**DO THIS:**
Everything in the listing should be restated word for word.
___ INFORMATION PROVIDED ___
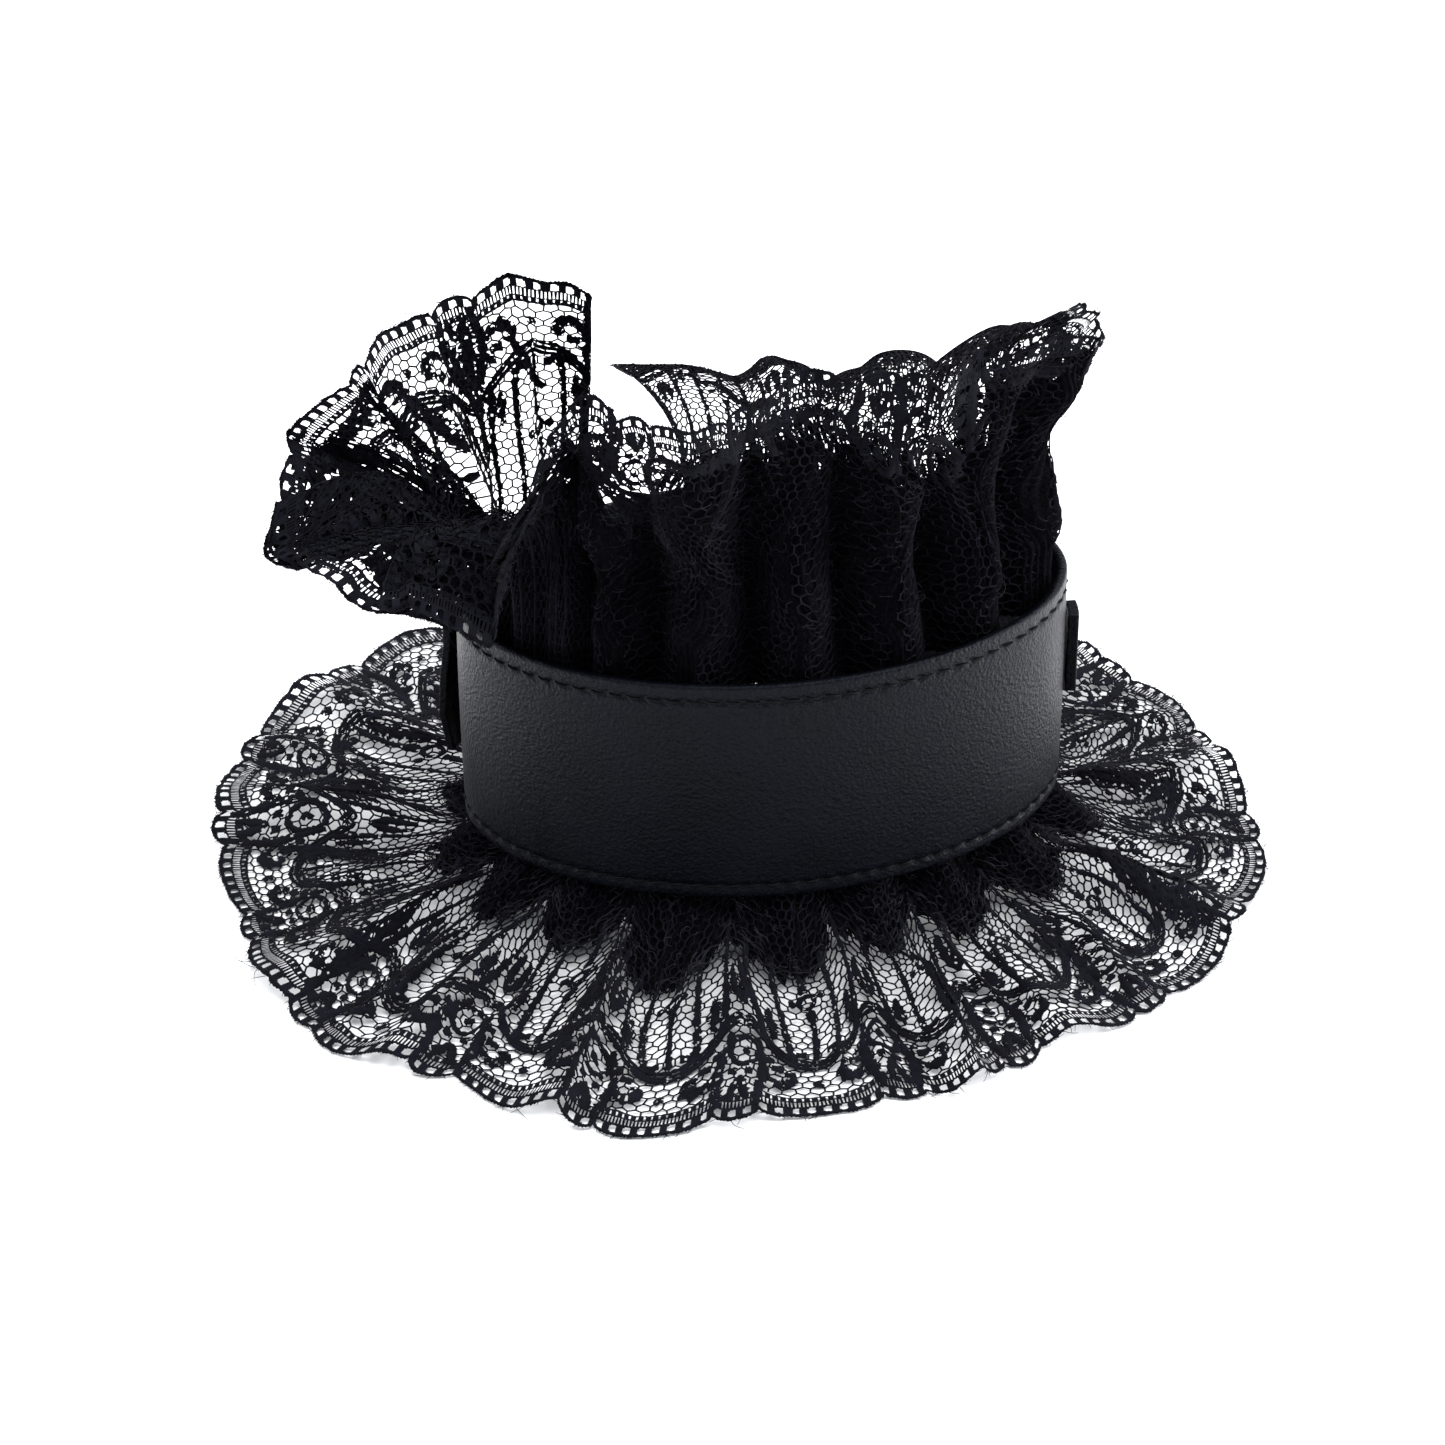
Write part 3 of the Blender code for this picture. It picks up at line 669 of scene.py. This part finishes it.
def motif_strokes(lace):
    """Every raised cord of the lace."""
    one = [curve_through(MIDDLE_RAY, STROKE_STEP), curve_through(MIDDLE_RAY_END, STROKE_STEP)]
    one += [ring_stroke(shape) for shape in RINGS]
    festoon = [np.array(FESTOON) + np.array([0.0, away, 0.0]) for away in FESTOON_THREADS]
    for shape in PAIRED + tuple(festoon):
        stroke = curve_through(shape, STROKE_STEP)
        one += [stroke, stroke * np.array([-1.0, 1.0, 1.0])]
    stretch = lace.repeat / SCALLOP_PAIR
    rng = np.random.default_rng(SEED + 5)
    found = []
    for end in (CUT_END_IN, lace.cut - CUT_END_IN):
        v = np.linspace(-LACE_TUCKED, float(lace.rim(np.array(end))) - 0.8, CUT_END_POINTS)
        u = end + rng.normal(0.0, 0.12, CUT_END_POINTS)
        found.append(np.stack([u, v, rng.uniform(1.2, 2.0, CUT_END_POINTS)], -1))
    for k in range(-1, lace.repeats + 1):
        middle = (k + SCALLOP_BIG / 2 / SCALLOP_PAIR) * lace.repeat
        for stroke in one:
            u = middle + stroke[:, 0] * stretch
            shift = rng.uniform(-0.25, 0.25, 2)
            keep = (u > 0.3) & (u < lace.cut - 0.3)
            if keep.sum() < 3:
                continue
            wide = stroke[:, 2] * STROKE_FULL * rng.uniform(0.8, 1.2, len(stroke))
            moved = np.stack([u + shift[0], stroke[:, 1] + shift[1], wide], -1)[keep]
            moved[:, 1] = np.clip(moved[:, 1], -LACE_TUCKED, LACE_WIDE)
            found.append(moved)
    return found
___
**SOLVED PROBLEM:**
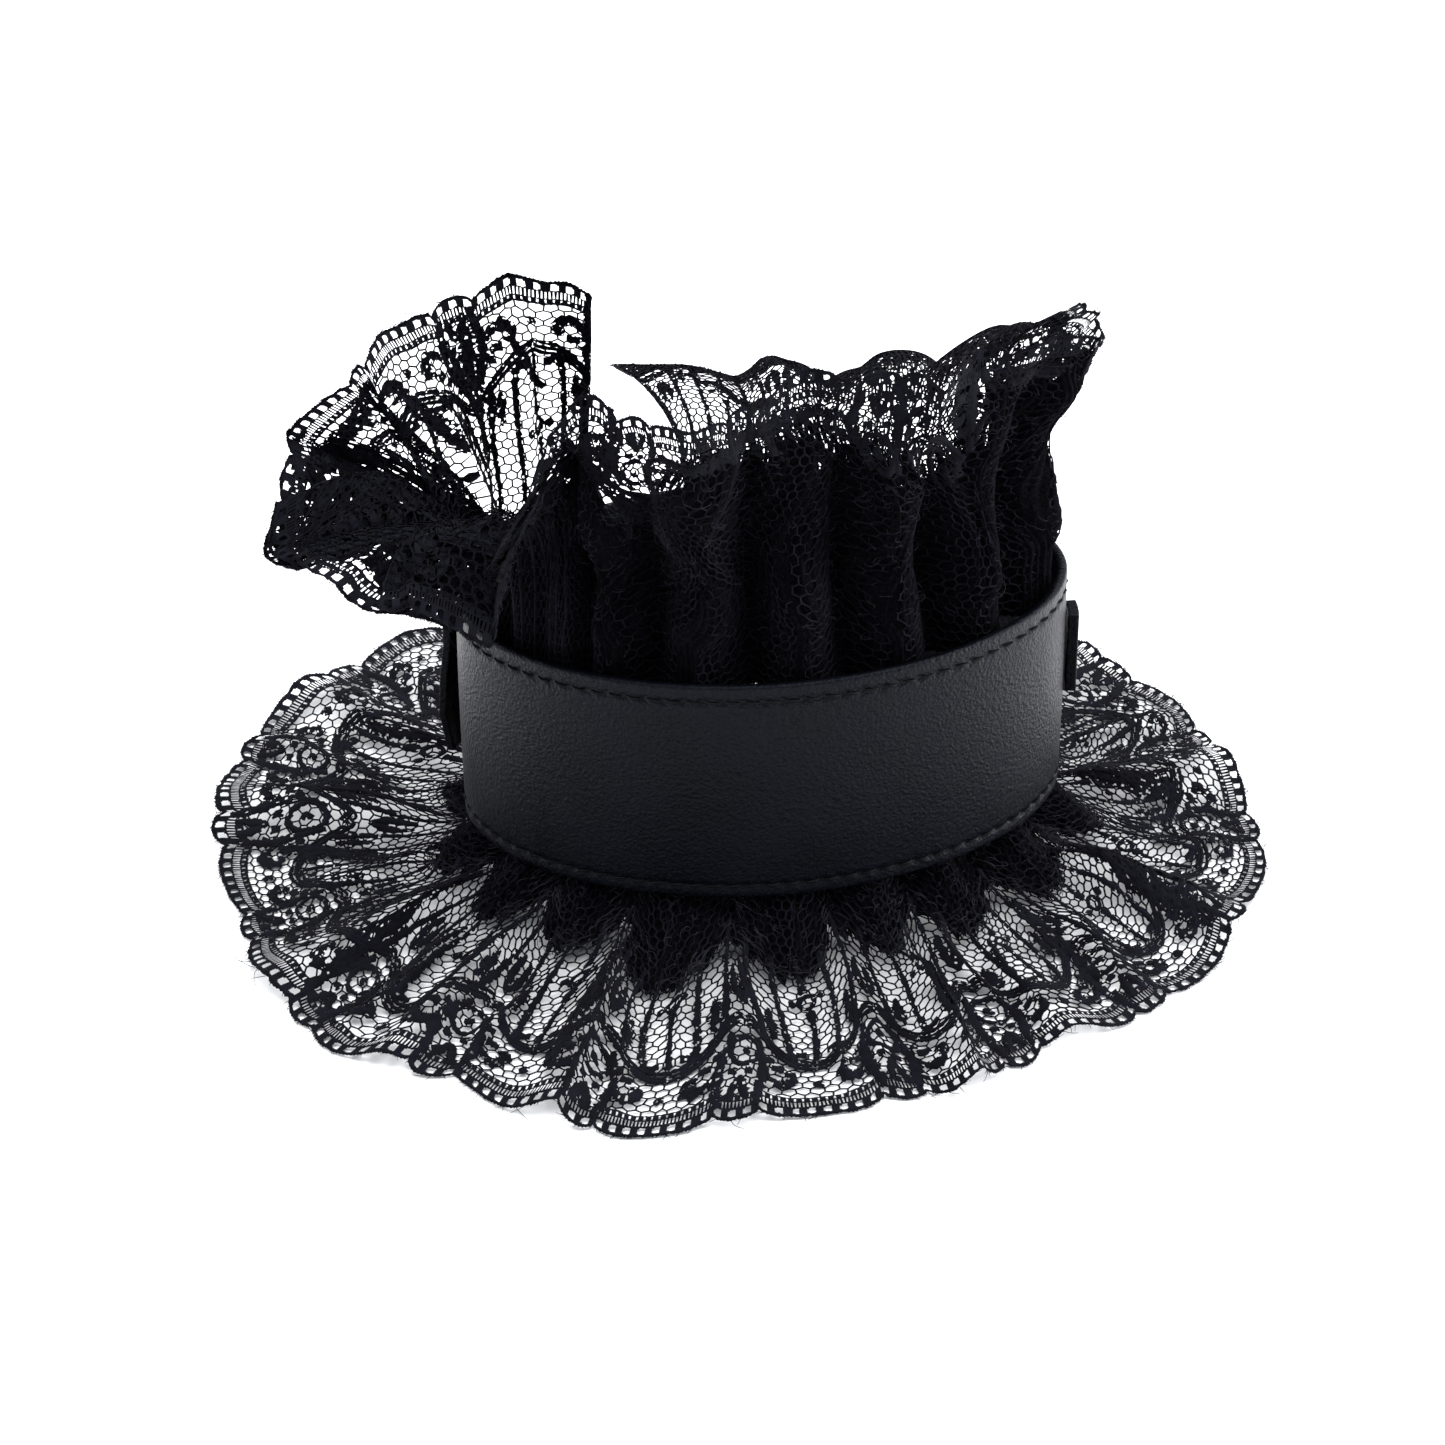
Write part 3 of the Blender code for this picture. It picks up at line 669 of scene.py. This part finishes it.
def motif_strokes(lace):
    """Every raised cord of the lace."""
    one = [curve_through(MIDDLE_RAY, STROKE_STEP), curve_through(MIDDLE_RAY_END, STROKE_STEP)]
    one += [ring_stroke(shape) for shape in RINGS]
    festoon = [np.array(FESTOON) + np.array([0.0, away, 0.0]) for away in FESTOON_THREADS]
    for shape in PAIRED + tuple(festoon):
        stroke = curve_through(shape, STROKE_STEP)
        one += [stroke, stroke * np.array([-1.0, 1.0, 1.0])]
    stretch = lace.repeat / SCALLOP_PAIR
    rng = np.random.default_rng(SEED + 5)
    found = []
    for end in (CUT_END_IN, lace.cut - CUT_END_IN):
        v = np.linspace(-LACE_TUCKED, float(lace.rim(np.array(end))) - 0.8, CUT_END_POINTS)
        u = end + rng.normal(0.0, 0.12, CUT_END_POINTS)
        found.append(np.stack([u, v, rng.uniform(1.2, 2.0, CUT_END_POINTS)], -1))
    for k in range(-1, lace.repeats + 1):
        middle = (k + SCALLOP_BIG / 2 / SCALLOP_PAIR) * lace.repeat
        for stroke in one:
            u = middle + stroke[:, 0] * stretch
            shift = rng.uniform(-0.25, 0.25, 2)
            keep = (u > 0.3) & (u < lace.cut - 0.3)
            if keep.sum() < 3:
                continue
            wide = stroke[:, 2] * STROKE_FULL * rng.uniform(0.8, 1.2, len(stroke))
            moved = np.stack([u + shift[0], stroke[:, 1] + shift[1], wide], -1)[keep]
            moved[:, 1] = np.clip(moved[:, 1], -LACE_TUCKED, LACE_WIDE)
            found.append(moved)
    return found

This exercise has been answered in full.